Jackson threw himself into the fight to defend traditional marriage, advocating for ballot measures and constitutional amendments from Florida to California that would bar same-sex unions from being recognized as marriages. TheWashington Post called him “one of the more vociferous leaders in the anti-gay-marriage movement across the country.”

“I just feel like I’m on a mission,” he told the newspaper. “It’s not a mission of hate. It’s a mission to protect godly boundaries.”

After Trump was elected, Jackson became one of the most prominent African Americans among the president’s unofficial evangelical advisors. He prayed at the inauguration in 2016 and frequently visited the White House. He praised Trump for giving evangelicals unprecedented access. He also defended Trump against charges of racism.

Critics said Jackson was being used by the Trump administration to lend credibility to an agenda that would hurt black people, but the bishop dismissed them. He said they didn’t understand how power worked, and that he was gaining influence in the administration.

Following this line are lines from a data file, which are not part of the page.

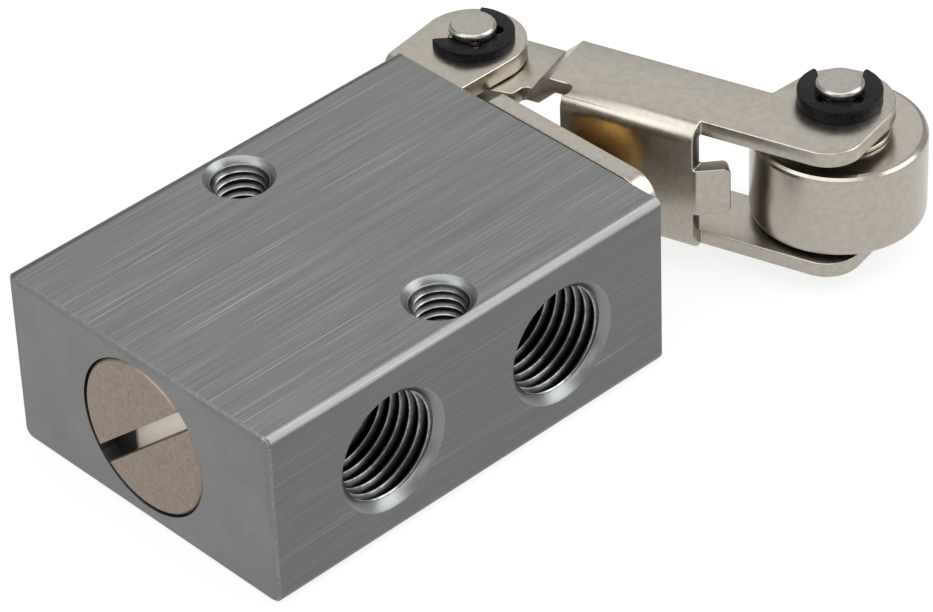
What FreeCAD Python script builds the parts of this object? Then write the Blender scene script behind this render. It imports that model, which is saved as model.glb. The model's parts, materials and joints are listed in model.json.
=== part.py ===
import FreeCAD, Part
import math
import os

from FreeCAD import Placement, Rotation, Vector

# Roller lever air valve, in millimetres, +Z up.
# The origin is the centre of the block's base face. The bore runs along X, the lever stands
# at the +X end, and the two threaded ports open on the -Y face.

# Block
BLOCK_L = 52.0
BLOCK_W = 37.5
BLOCK_H = 20.0
TOP_EDGE_R = 0.55
BASE_EDGE_R = 1.2
END_EDGE = 0.25

# Ports, G1/4: the wall stands at the thread's major radius
PORT_1_X = -10.7
PORT_2_X = 11.9
PORT_MAJOR_R = 6.58
PORT_MOUTH_R = 6.75
PORT_DEPTH = 11.0
PORT_TIP_DEPTH = 1.5
PASSAGE_R = 4.0

# Mounting holes, M6, through the block from top to base
HOLE_SPACING = 28.5
HOLE_MAJOR_R = 3.0
HOLE_MOUTH_R = 3.7

# Main bore, from the cap end to the lever end
CAP_BORE_R = 8.6
CAP_BORE_DEPTH = 7.5
POPPET_CHAMBER_R = 7.0
SEAT_X = 0.3
SEAT_RIDGE_H = 0.6
SEAT_RIDGE_W = 0.7
SEAT_WALL_T = 2.0
SEAT_HOLE_R = 3.4
OUTLET_CHAMBER_R = 6.2
BUSH_R = 7.0
BUSH_L = 11.0
BUSH_FIT = 0.02

# End cap
CAP_FACE_GAP = 0.15
CAP_FACE_L = 1.2
CAP_L = 8.0
CAP_THREAD_GAP = 0.02
CAP_SHOULDER_L = 5.6
CAP_NOSE_GAP = 0.1
CAP_SLOT_W = 2.0
CAP_SLOT_D = 1.8
CAP_SLOT_DEG = 41.0
CAP_GUIDE_DEPTH = 4.5
STEM_FIT = 0.05
CAP_EDGE = 0.3

# Rubber rings
BUSH_RING_T = 1.4
BUSH_GROOVE_W = 1.6
BUSH_RING_AT = 3.4
ROD_RING_T = 1.7
ROD_GROOVE_W = 1.9
ROD_RING_AT = 7.6
WIPER_L = 1.4
WIPER_R = 5.8
RING_GAP = 0.05

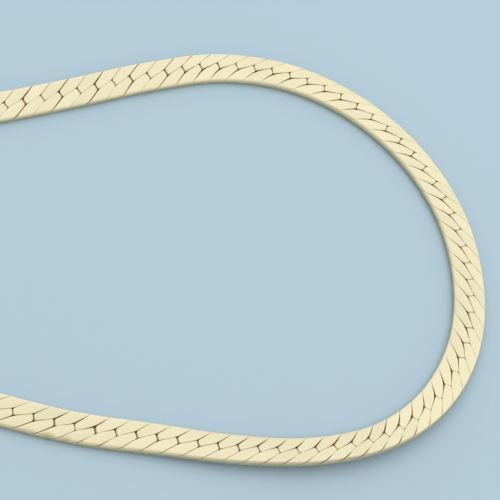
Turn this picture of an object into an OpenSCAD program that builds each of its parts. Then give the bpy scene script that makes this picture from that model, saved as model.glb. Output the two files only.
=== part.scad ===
// Herringbone chain: a flat band of interlocking formed links, closed by a plain clasp.
// It lies on a table, top face up. Millimetres, +Z up, front bend of the loop towards +X.

/* [Band] */
// Width of the flat band
band_w = 5.0; // [4.6:0.1:5.6]
// Thickness of the flat band
band_t = 1.0; // [0.96:0.02:1.2]
// Distance from one link to the next along a straight stretch
link_pitch = 3.11; // [3.0:0.01:3.3]
// Angle between a link's edges and the length of the band
link_angle = 37.3; // [36:0.1:40]

/* [Link] */
// Thickness of the wire that a link is pressed from
wire_t = 0.40; // [0.34:0.01:0.42]
// Open line between neighbouring links
link_gap = 0.20; // [0.18:0.01:0.24]
// How far a link's tip reaches across the band
tip_across = 1.05; // [0.9:0.05:1.2]
// How far a link's tip leans along the band
tip_along = 0.29; // [0.2:0.01:0.36]
// How far the face of a link falls from its middle to its edges
crown = 0.07; // [0.03:0.01:0.09]
// How much narrower the hidden inner face of a link is, on each side
inner_tuck = 0.14; // [0.12:0.01:0.16]
// The same at the fold over the band's edge
fold_tuck = 0.90; // [0.8:0.05:1.0]
// Thickness of a link where it folds over the band's edge
fold_t = 0.45; // [0.4:0.01:0.5]

/* [Clasp] */
// Width of the clasp, along the chain
clasp_w = 6.6; // [6.4:0.1:7.4]
// How far the clasp reaches past the band's outer edges
clasp_side = 1.0; // [0.6:0.1:1.6]
// Thickness of each of its two plates
plate_t = 0.45; // [0.4:0.05:0.6]
// Distance from the plates' front edge to the pins
pin_inset = 1.6; // [1.4:0.1:1.8]
// Diameter of the pins that hold the end links
pin_d = 0.65; // [0.5:0.05:0.7]
// Radius of the clasp's corners
clasp_corner = 1.2; // [0.6:0.1:2]
// Clearance between the plates and the chain
plate_gap = 0.14; // [0.12:0.01:0.2]
// Clearance between the end links' tips and the clasp's back wall
tip_gap = 0.3; // [0.2:0.05:0.4]

/* [Hidden] */

// Route of the band's middle line from the clasp round the front and back, clockwise seen from above.
// Each row is x, y, bank in degrees (outer edge raised) and the share of the lift at the clasp.
// The first and last rows only give the curve its direction at its two ends.
ROUTE = [
    [-156.0, 2.5, 0, 1], [-142.9, 4.5, 0, 1], [-132.0, 6.2, 0, 1], [-120.0, 8.3, 0, 0.8],
    [-108.0, 10.5, 0, 0.4], [-96.0, 12.7, 0, 0.1], [-84.0, 15.0, 0, 0], [-72.0, 17.3, 0, 0],
    [-60.0, 19.7, 0, 0], [-48.0, 22.0, 0, 0], [-35.9, 24.7, 0, 0], [-24.0, 27.8, 0, 0],
    [-12.1, 31.1, 0, 0], [0.3, 33.4, 0, 0], [12.1, 32.1, 0, 0], [22.4, 26.9, 0, 0],
    [30.4, 18.4, 0, 0], [35.1, 7.5, 1, 0], [35.8, -4.5, 2.5, 0], [32.8, -15.9, 7, 0],
    [26.0, -25.5, 14, 0], [16.4, -31.7, 20, 0], [4.8, -34.1, 19, 0], [-7.6, -33.6, 12, 0],
    [-19.8, -31.7, 4.5, 0], [-31.9, -29.7, 0, 0], [-43.5, -26.5, 0, 0], [-55.5, -22.7, 0, 0],
    [-67.5, -19.3, 0, 0], [-79.5, -16.1, 0, 0], [-91.5, -13.2, 0, 0.1], [-103.5, -10.5, 0, 0.4],
    [-115.5, -8.0, 0, 0.8], [-129.0, -5.3, 0, 1], [-143.7, -2.6, 0, 1], [-156.0, -0.5, 0, 1]
];
// The point of the route's plane that the part's origin lies at
loop_mid = [-53.73, -0.40];
// Steps between two rows of the route
route_steps = 12;
// Share of the edge's shortening in a bend that the middle line takes too
bend_share = 0.645;
// How far a pin stands in from the middle of its end link, as a share of the pitch
pin_share = 0.64;
// How far the end links' middles stand in from the ends of the route, in links
end_links = 1.6;

half_w = band_w / 2;
lift = plate_t + plate_gap;

// Links in the band's own coordinates: s along it, n across it, z up.
dir_edge = [cos(link_angle), sin(link_angle)];
tip_left = [-1.5 * link_pitch - tip_along / 2, tip_across / 2];
tip_right = [-1.5 * link_pitch + tip_along / 2, -tip_across / 2];
next_left = tip_left + [link_pitch, 0];
bend_left = tip_left + link_pitch * dir_edge[0] * dir_edge;
edge_left = tip_left + (half_w - tip_left[1]) / dir_edge[1] * dir_edge;
edge_right = edge_left + [link_pitch, 0];

function unit(v) = v / norm(v);
function turned(v) = [-v[1], v[0]];
dir_border = unit(next_left - tip_right);
in_tip = turned(unit(tip_right - tip_left));
in_border = turned(dir_border);
in_right = turned(dir_edge);
in_left = -in_right;
// A corner moved inwards by d from the two lines whose inward directions are a and b
function inset(p, a, b, d) = p + d * (a + b) / (1 + a * b);

// Sections of a link's outer top leg at its tip, its bend and the fold over the edge.
// Each holds the left and right corner of the face and of the hidden inner side.
edge_inset = [link_gap / 2 / dir_edge[1], 0];
deep = link_gap / 2 + inner_tuck;
wall = wire_t - inner_tuck;
leg_plan = [
    [inset(tip_left, in_tip, in_left, link_gap / 2), inset(tip_right, in_tip, in_border, link_gap / 2),
     inset(tip_left, in_tip, in_left, deep) + wall / (dir_edge * in_tip) * dir_edge,
     inset(tip_right, in_tip, in_border, deep) + wall / (dir_border * in_tip) * dir_border],
    [inset(bend_left, in_left, in_left, link_gap / 2), inset(next_left, in_border, in_right, link_gap / 2),
     inset(bend_left, in_left, in_left, deep), inset(next_left, in_border, in_right, deep)],
    [edge_left + edge_inset, edge_right - edge_inset,
     edge_left + edge_inset + [fold_tuck, -fold_t], edge_right - edge_inset - [fold_tuck, fold_t]]
];
function section(c) = [
    [c[0][0], c[0][1], band_t - crown],
    [(c[0][0] + c[1][0]) / 2, (c[0][1] + c[1][1]) / 2, band_t],
    [c[1][0], c[1][1], band_t - crown],
    [c[3][0], c[3][1], band_t - wire_t],
    [c[2][0], c[2][1], band_t - wire_t]
];
// The other three legs are the first one turned about the link's three axes.
function turn_z(q) = [for (p = q) [-p[0], -p[1], p[2]]];
function flip(q, s, n) = [for (k = [2, 1, 0, 4, 3]) [s * q[k][0], n * q[k][1], band_t - q[k][2]]];
top_leg = [for (c = leg_plan) section(c)];
link_sections = concat(
    top_leg,
    [for (k = [2, 1, 0]) flip(top_leg[k], -1, 1)],
    [for (q = top_leg) turn_z(q)],
    [for (k = [2, 1, 0]) flip(top_leg[k], 1, -1)]
);
link_points = [for (q = link_sections) each q];
sides = len(link_sections[0]);
stations = len(link_sections);

// Two triangles for each side of each stretch. The left side of a fold is split the other
// way, so that it runs alongside the right side of the link before.
function split_other(k, j) = j == sides - 1 && (k % 6 == 1 || k % 6 == 2);
link_faces = [
    for (k = [0:stations - 1], j = [0:sides - 1])
        let (a = sides * k + j, b = sides * k + (j + 1) % sides,
             c = sides * ((k + 1) % stations) + j,
             d = sides * ((k + 1) % stations) + (j + 1) % sides)
        each (split_other(k, j) ? [[a, c, b], [b, c, d]] : [[a, d, b], [a, c, d]])
];

// The route as a curve through its rows, with its direction at each point.
function curve(a, b, c, d, t) =
    0.5 * (2 * b + (c - a) * t + (2 * a - 5 * b + 4 * c - d) * t * t + (3 * b - a - 3 * c + d) * t * t * t);
function slope(a, b, c, d, t) =
    0.5 * ((c - a) + 2 * (2 * a - 5 * b + 4 * c - d) * t + 3 * (3 * b - a - 3 * c + d) * t * t);
function plan(v) = [v[0], v[1]];
spans = len(ROUTE) - 3;
knots = spans * route_steps;
function span(i) = min(floor(i / route_steps), spans - 1);
path = [
    for (i = [0:knots])
        let (k = span(i))
        curve(ROUTE[k], ROUTE[k + 1], ROUTE[k + 2], ROUTE[k + 3], i / route_steps - k)
];
heads = [
    for (i = [0:knots])
        let (k = span(i))
        unit(plan(slope(ROUTE[k], ROUTE[k + 1], ROUTE[k + 2], ROUTE[k + 3], i / route_steps - k)))
];
steps = [for (i = [0:knots - 1]) norm(plan(path[i + 1] - path[i]))];
// Curvature of each step, above zero where the band turns the way it travels round the loop
turns = [
    for (i = [0:knots - 1])
        (heads[i][1] * heads[i + 1][0] - heads[i][0] * heads[i + 1][1]) / steps[i]
];
bends = [for (i = [0:knots]) (turns[max(i - 1, 0)] + turns[min(i, knots - 1)]) / 2];
// Links sit closer together in a bend, so the route is counted in links, not in millimetres.
link_steps = [for (i = [0:knots - 1]) steps[i] / link_pitch / (1 - bend_share * half_w * abs(turns[i]))];
counts = [for (i = 0, u = 0; i <= knots; u = u + (i < knots ? link_steps[i] : 0), i = i + 1) u];
route_links = counts[knots];

function table(values) = [for (i = [0:knots]) [counts[i], values[i]]];
x_table = table([for (p = path) p[0] - loop_mid[0]]);
y_table = table([for (p = path) p[1] - loop_mid[1]]);
bank_table = table([for (p = path) p[2]]);
lift_table = table([for (p = path) max(p[3], 0) * lift]);
head_x = table([for (h = heads) h[0]]);
head_y = table([for (h = heads) h[1]]);
bend_table = table(bends);

// A point of the band at u links along it, n across it and z above its lower face
function placed(u, n, z) =
    let (head = unit([lookup(u, head_x), lookup(u, head_y)]),
         bank = lookup(u, bank_table),
         across = n + lookup(u, bend_table) * (half_w * half_w - n * n),
         up = z - band_t / 2,
         out = across * cos(bank) - up * sin(bank),
         mid_z = abs(sin(bank)) * half_w + cos(bank) * band_t / 2 + lookup(u, lift_table))
    [lookup(u, x_table) - head[1] * out, lookup(u, y_table) + head[0] * out,
     mid_z + across * sin(bank) + up * cos(bank)];

// Links fill the route from one pin of the clasp to the other.
link_count = floor(route_links - 2 * end_links);
link_step = (route_links - 2 * end_links) / link_count;
split_link = floor(link_count / 2);
pins = [for (u = [end_links - pin_share, route_links - end_links + pin_share]) plan(placed(u, 0, 0))];

module links(from, to) {
    points = [
        for (i = [from:to], p = link_points)
            placed(end_links + i * link_step + p[0] / link_pitch, p[1], p[2])
    ];
    faces = [for (i = [0:to - from], f = link_faces) [for (v = f) v + i * len(link_points)]];
    polyhedron(points = points, faces = faces, convexity = 10);
}

module chain_left() {
    color("gold") links(0, split_link);
}

module chain_right() {
    color("gold") links(split_link + 1, link_count);
}

// Plain bar across the back of the loop: two plates and a back wall, with a pin for each end link
module clasp() {
    slot_t = band_t + 2 * plate_gap;
    clasp_t = slot_t + 2 * plate_t;
    across = pins[0] - pins[1];
    clasp_l = norm(across) + band_w + 2 * clasp_side;
    tips_x = -(1.5 - pin_share) * link_pitch - tip_gap;
    color("goldenrod")
    translate([(pins[0][0] + pins[1][0]) / 2, (pins[0][1] + pins[1][1]) / 2, 0])
    rotate([0, 0, atan2(across[1], across[0]) - 90]) {
        difference() {
            translate([pin_inset - clasp_w / 2, 0, 0])
                clasp_bar(clasp_l, clasp_t);
            translate([tips_x, -clasp_l, plate_t])
                cube([clasp_w + pin_inset - tips_x, 2 * clasp_l, slot_t]);
        }
        for (side = [-1, 1])
            translate([0, side * norm(across) / 2, plate_t / 2])
                cylinder(d = pin_d, h = clasp_t - plate_t, $fn = 24);
    }
}

module clasp_bar(length, height) {
    linear_extrude(height)
        union() {
            square([clasp_w, length - 2 * clasp_corner], center = true);
            square([clasp_w - 2 * clasp_corner, length], center = true);
            for (x = [-1, 1], y = [-1, 1])
                translate([x * (clasp_w / 2 - clasp_corner), y * (length / 2 - clasp_corner)])
                    circle(r = clasp_corner, $fn = 24);
        }
}

chain_left();
chain_right();
clasp();
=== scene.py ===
"""Herringbone chain: the links in full detail, lit and seen as in the photograph.

Lengths are in millimetres, and MM turns them into the scene's metres. The lights and the floor are in metres.
"""
import math

import bpy
import numpy as np
from mathutils import Matrix, Vector


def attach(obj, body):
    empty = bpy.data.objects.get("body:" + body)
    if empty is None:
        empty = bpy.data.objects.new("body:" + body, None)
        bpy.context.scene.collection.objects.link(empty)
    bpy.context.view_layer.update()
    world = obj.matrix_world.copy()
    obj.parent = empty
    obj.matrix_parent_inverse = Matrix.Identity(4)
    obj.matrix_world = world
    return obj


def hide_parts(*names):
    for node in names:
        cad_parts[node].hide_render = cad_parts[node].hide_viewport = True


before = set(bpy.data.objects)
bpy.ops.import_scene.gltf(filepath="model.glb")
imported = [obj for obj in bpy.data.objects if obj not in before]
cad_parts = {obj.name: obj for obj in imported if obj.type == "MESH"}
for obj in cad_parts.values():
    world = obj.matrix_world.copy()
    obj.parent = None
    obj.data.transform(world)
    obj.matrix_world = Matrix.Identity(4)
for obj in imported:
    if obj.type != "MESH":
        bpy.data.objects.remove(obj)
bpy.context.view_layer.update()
MM = 0.001

# Sizes of the band, the same as in the part's source
BAND_W = 5.0
BAND_T = 1.0
PITCH = 3.11
EDGE_ANGLE = math.radians(37.3)
WIRE_T = 0.40
TIP_ACROSS = 1.05
TIP_ALONG = 0.29
PLATE_T = 0.45
PLATE_GAP = 0.14
HALF_W = BAND_W / 2
# The links' round outer edges end a little further out here, as the photograph shows
EDGE_AT = HALF_W + 0.1

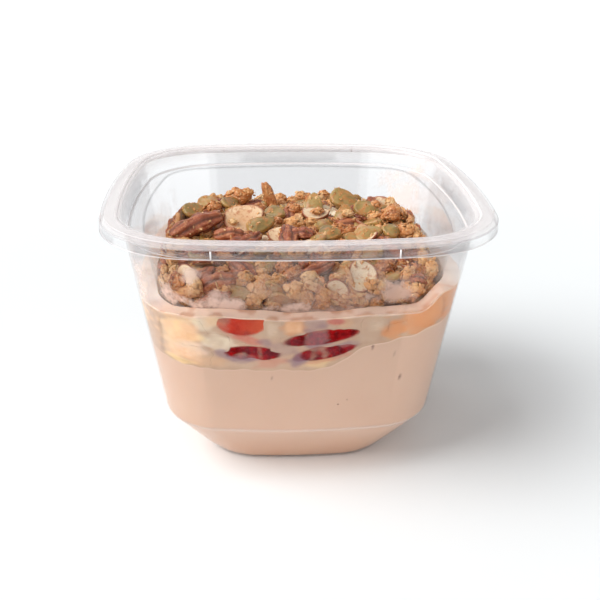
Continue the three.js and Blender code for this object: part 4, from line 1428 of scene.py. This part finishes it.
def pecan_form(points, number):
    """Half a pecan: lobed along its back, broken and rough at one end."""
    x, y, z = points.T
    turn = pecan_turn(points, number)
    lobes = 1 - 0.2 * np.abs(np.cos(2.5 * turn)) ** 6 - 0.08 * np.abs(np.cos(6.5 * turn + 1)) ** 3
    pinch = 1 - 0.1 * np.cos(9 * x + number) * (1 - x * x)
    form = np.column_stack([np.clip(x, -0.86, 1) * 0.54, y * 0.5, z * 0.5])
    form[:, 1:] *= (lobes * pinch)[:, None]
    return form * (1 + rough(points, 2.6, 0.12, number)[:, None])


def cluster_shape(number):
    """Points and faces of oats baked together: a rough lump with flakes and grains stuck to it."""
    draw = random.Random(number).random
    lump, sides = ball(3)
    parts = [(lump * (0.36 * (1 + rough(lump, 1.5, 0.35, number)))[:, None], sides)]
    for level, count, reach, size in CLUSTER_BITS:
        bead, sides = ball(level)
        for i in range(count):
            rise = 1 - 2 * (i + 0.5) / count
            turn = 2.4 * i + number
            away = Vector((math.cos(turn), math.sin(turn), 0)) * math.sqrt(1 - rise * rise)
            away.z = rise
            spin = away.to_track_quat("Z", "Y").to_matrix()
            spin = spin @ Matrix.Rotation(1.1 * (draw() - 0.5), 3, "X")
            spin = spin @ Matrix.Rotation(6.3 * draw(), 3, "Z")
            flake = bead * np.array(size) * (0.75 + 0.6 * draw())
            flake[:, 2] += 1.4 * flake[:, 0] ** 2
            place = np.array(away) * reach * (0.85 + 0.3 * draw())
            parts.append((flake @ np.array(spin).T + place, sides))
    return together(parts)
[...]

Jackson encouraged the president’s steps toward criminal justice reform and also spoke to Vice President Mike Pence about systemic racism and police violence after George Floyd’s death in May sparked nationwide protests. Jackson said some police departments should be defunded and conservatives needed to stop minimizing the deaths of black men in police custody.

Jackson was invited to pray at the White House on Good Friday and used the opportunity to ask God to unite the country.

“Lord, cover us with a cloud by day and a fire by night,” he said. “Lord let e pluribus unum be a reality in us. Let there be a uniting of America. Heal the divide between race, class, and gender. Once again give this great man our president, and give the vice president wisdom beyond their limitations.”

The cause of Jackson’s death is unknown.